I have designed the following circuit to deal with the voltage regulation:

**broken link removed**

What do you think?

Do you have a different suggestion? I am open to different circuits (specially more simple ones), which regulate the voltage to 5V and protects from the voltage irregularities in the vehicle's battery.

Thanks in advance.
If you need to know anything else let me know.
 

If you are to keep cost to a minimum, I guess the cheapest and probably simplest method would be to use a 7805 regulator. Doesn't really get much simpler. However, you'll have rather low efficiency as it is a linear regulator.

Hope this helps.
Tahmid.
 
Last edited:

If you are to keep cost to a minimum, I guess the cheapest and probably simplest method would be to use a 7805 regulator. Doesn't really get much simpler. However, you'll have rather low efficiency as it is a linear regulator.

Hope this helps.
Tahmid.

But how would the 7805 handle all the surges and transient voltages in automobile's battery?

What would you do for the protection circuit?
 

Connect a bulk capacitor (between 330uF and 1000uF) and smaller decoupling capacitors (100nF) across the input and ground (pins 1 and 2, respectively). Connect a small filter capacitor (10uF to 220uF) and smaller decoupling capacitors (100nF) across the output and ground (pins 3 and 2, respectively).

Provided there is sufficient filtering, voltages upto 35V should not cause much problem.

Hope this helps.
Tahmid.
 

This is meant for vehicles, so there are other factors to take into account, such as overvoltages, negative voltages, load dumps, etc. Capacitors alone are not enough to deal with them I believe.
 

May I ask, how you expect the circuit in post #1, to deal with these factors?

Will voltage rise above 35V? How high will the voltage rise to? What is the maximum voltage you expect at the input? If you do expect voltage greater than 35V, then you will need to use other regulators.

Why negative voltages? A single diode at the input will protect against negative voltage (as shown in circuit posted in #1).

If you do want to go the switching regulator route, you can take a look at LM2575. According to Newark, it's cheaper than AP1512.
 

Automotive environments have several particularities, which make it hard to design a power supply circuit.

Yes, there may be voltage spikes higher than 35V (even higher than 100V), negative voltage drops, etc.

I am looking for the best protected power supply regulator circuit for automotive use, bearing in mind a low cost.
 

May I ask, how you expect the circuit in post #1, to deal with these factors?

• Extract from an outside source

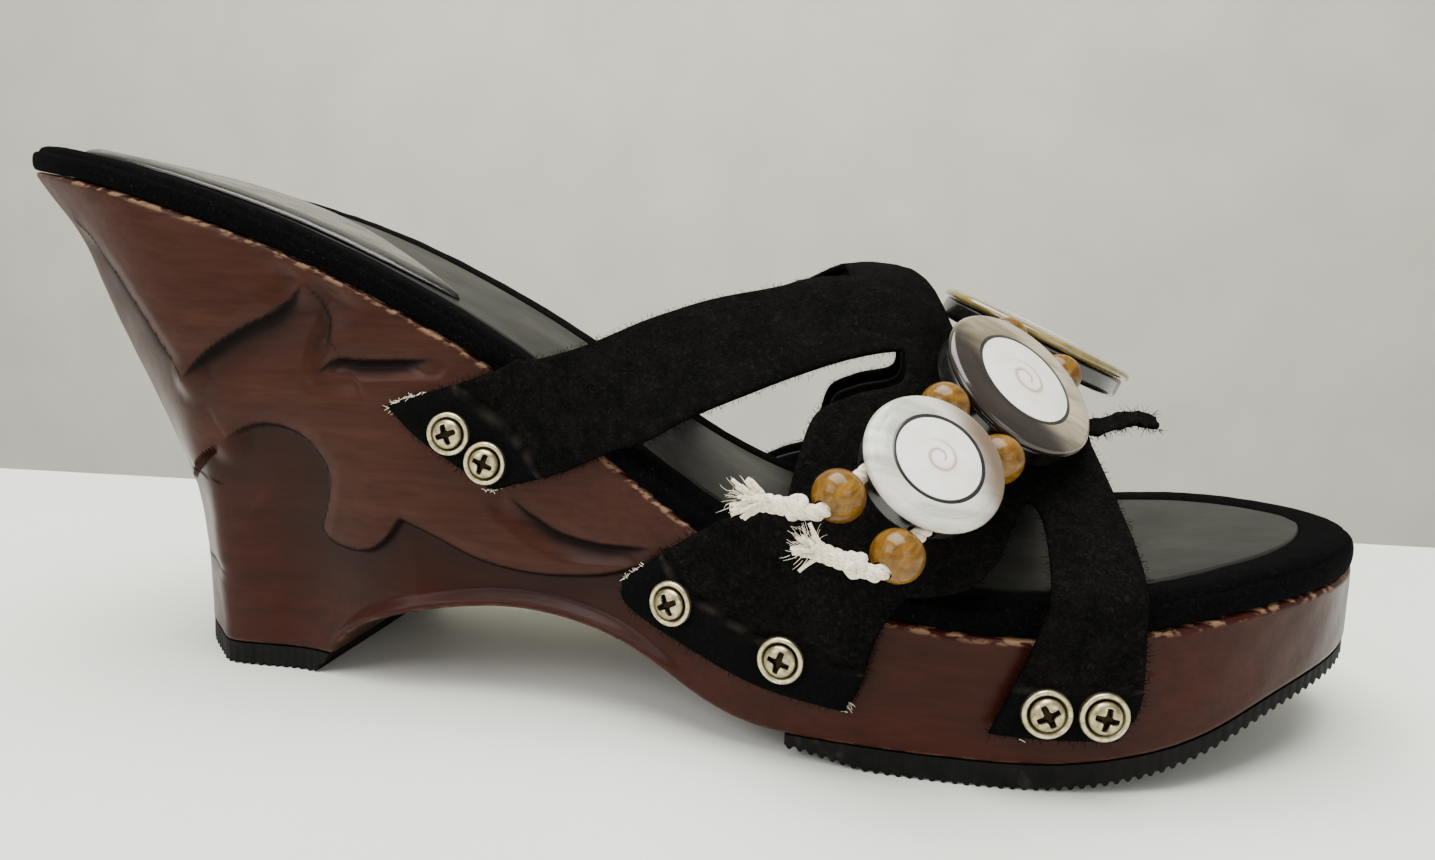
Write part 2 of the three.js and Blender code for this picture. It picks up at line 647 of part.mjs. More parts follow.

Will voltage rise above 35V? How high will the voltage rise to? What is the maximum voltage you expect at the input? If you do expect voltage greater than 35V, then you will need to use other regulators.

Why negative voltages? A single diode at the input will protect against negative voltage (as shown in circuit posted in #1).

If you do want to go the switching regulator route, you can take a look at LM2575. According to Newark, it's cheaper than AP1512.

The diode at input is for back emf , right?
 

Automotive environments have several particularities, which make it hard to design a power supply circuit.

Yes, there may be voltage spikes higher than 35V (even higher than 100V), negative voltage drops, etc.

I am looking for the best protected power supply regulator circuit for automotive use, bearing in mind a low cost.

So, adopt the same approach you did in the circuit previously provided by you.

The input diode protects against negative voltages, as it can only allow positive voltages. Connect a zener diode at the input to protect against the spikes. Since the spike is supposed to be very short, the zener can clamp it to the required voltage without getting damaged.